CONNECT AND DISEMBARK
semester fieldwork gone abstract: hold my hand, please
Somewhere, between the more or less tangible connections between I, and you, or perhaps them, I have come to the conclusion that sparks do not fly. At least, not in the literal sense.
I mean, maybe sometimes they do, like tonight, where stars ignite, a burst charge, timed fuse: fireworks! The most literal spark of celebration, lighting up the void of this evening… Igniting the less lonesome glory of the night, smilingly saying, hello!
But, the sky is too vast, and though the stars may wink in reply, how can you define the relationship between the two? When these explosions are fleeting and the night lasts, well, forever.
Perhaps even in its momentary nature, these ignitions scar and fester their mark into the eternity of the night, just to smile scalding, knowingly. As it is no secret that the darkness will be quick in swallowing them whole.
But some connections are not so short. And while I suppose the universe, multiverse, whatever–would be better metaphors, I am just a human, and currently there seems to be no greater a love shared than the two women sprawled out in the grass in front of their retirement home. Lovers, friends, sisters, what a lovely thing to have absolutely zero clue. I suppose they would know, but I am not sure it makes a difference. For they are hand in hand, blinking up at the blue, and at this time they are the sky, the universe, multiverse, metaverse–whatever. They too are connected in eternality, love and life itself, and there are no arbitrary labels I would dare put upon that…
But, I suppose that is what you call it, connection. Cosmic fragments aligning to weave these women together, and bring them home to the sky: where at long last humans breach forever, clasping hand in hand to wave hello.
Perhaps, the time of such is irrelevant, fleeting or otherwise, as I see it here, too, where water rushes up onto sand. And clouds wander in leisure over the horizon. On this morning, it is all gray, the sun a conceivable spot in the air. At once, everything begins to flow seamlessly into one another, and suddenly interconnection has blinded you. Then, suddenly, as if enveloped in fog, you too become a shadow. Just another crease in the painting, some display of chiaroscuro; call that connection, or just shitty weather.
Or,
Clouds washing over a peak, a tsunami falling short into a bowl, the belly of the beast. Not quite a storm and not quite a landmark. Just sun glittering over cloud, mist over mountain. Playing in the remnants of the sun. Before, perhaps, a storm too will swallow each detail whole. But, for lack of better word, they seem to be flirting, I hope you can forgive my anthromorphisms.
Or,
Where, perhaps fireworks explode, or in the same way clouds fold between jagged rock, I let someone hold me until the concept heat and cold is below me, and there is nothing more human than his or her hand in mine. And there is no better display of connection than the invisible strings that draw you, to me.
Or, rewind.
That moment where I looked at you, and didn’t ask: what you call the extended second/centimeter before our fingertips touch?
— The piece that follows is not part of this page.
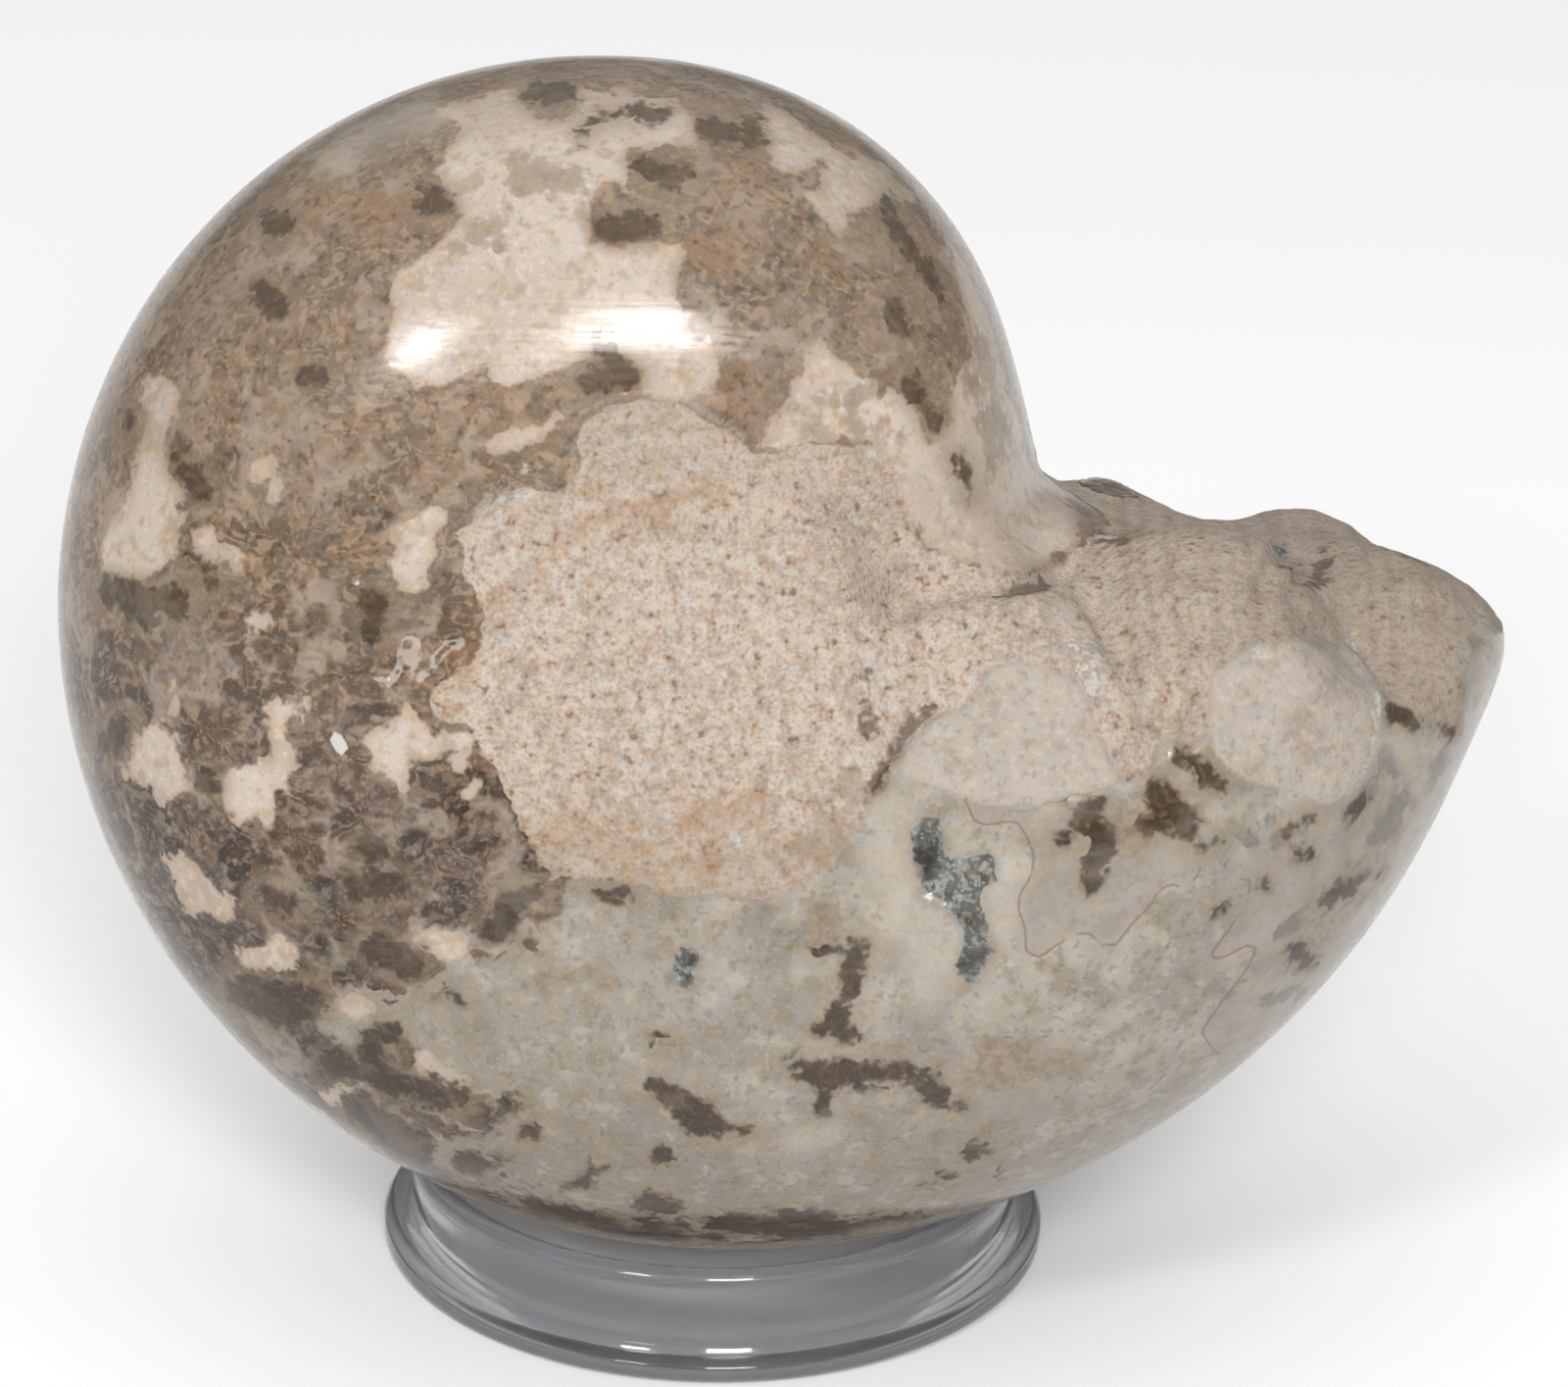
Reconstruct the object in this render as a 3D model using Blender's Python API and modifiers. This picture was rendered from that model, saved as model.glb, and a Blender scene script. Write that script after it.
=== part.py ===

For, we know no distance anywhere else. And yet, I smile, feel you shiver as we touch, here, lit only by the brightness of your cheek, and glimmering eye.
Do you call that romance? Is that connection? Or is this just the moment before the fall? By which I mean, I fracture, melt, Anything short of a supernova (or any extraordinary event), and you laugh at my modernisms and my violent way of loving, and move on with your life. For one of us must. And it might as well be you.
Or,
Sparing you the poetics, I’ll ask… Can I define that connection by the moment it begins to crumble? Can I trust the connection was there at all? When only now, in the more intellectual recollections of my brain, I frame it as a explosion. Then the silence I sit with after. Evidently, something broke in the process. Surely, there must have been something to be broken.
There then, the break, fizzling of sparks fading and, since I am committed to these, strange ways of saying, I suppose, suddenly I become a ghost. And I can only hope you will learn to walk right through me.
My point stands then, does that mean that we cannot know true connection? That, only in transcendence of these man made fascinations, or simply human desires, we are capable of finding connection?
Or,
Is it both eternal, and fleeting? Tangible, and otherwise? Because, despite that it may come with the gruesome, inevitable promise of heartbreak(and funerals). We connect in spite of it all. For we must continue. I mean, what else is there? What else beyond connection? To be human, then. Is it to experience connection? To feel in the more tangible touch, teeth and tongue. To feel in the less tangible; Heart Wrench, or Reverency, or Grieving. To connect, explode into seafoam and later rainbows, to love, learn, mourn. And begin anew in the promise of eternal dark, and fleeting, glorious light.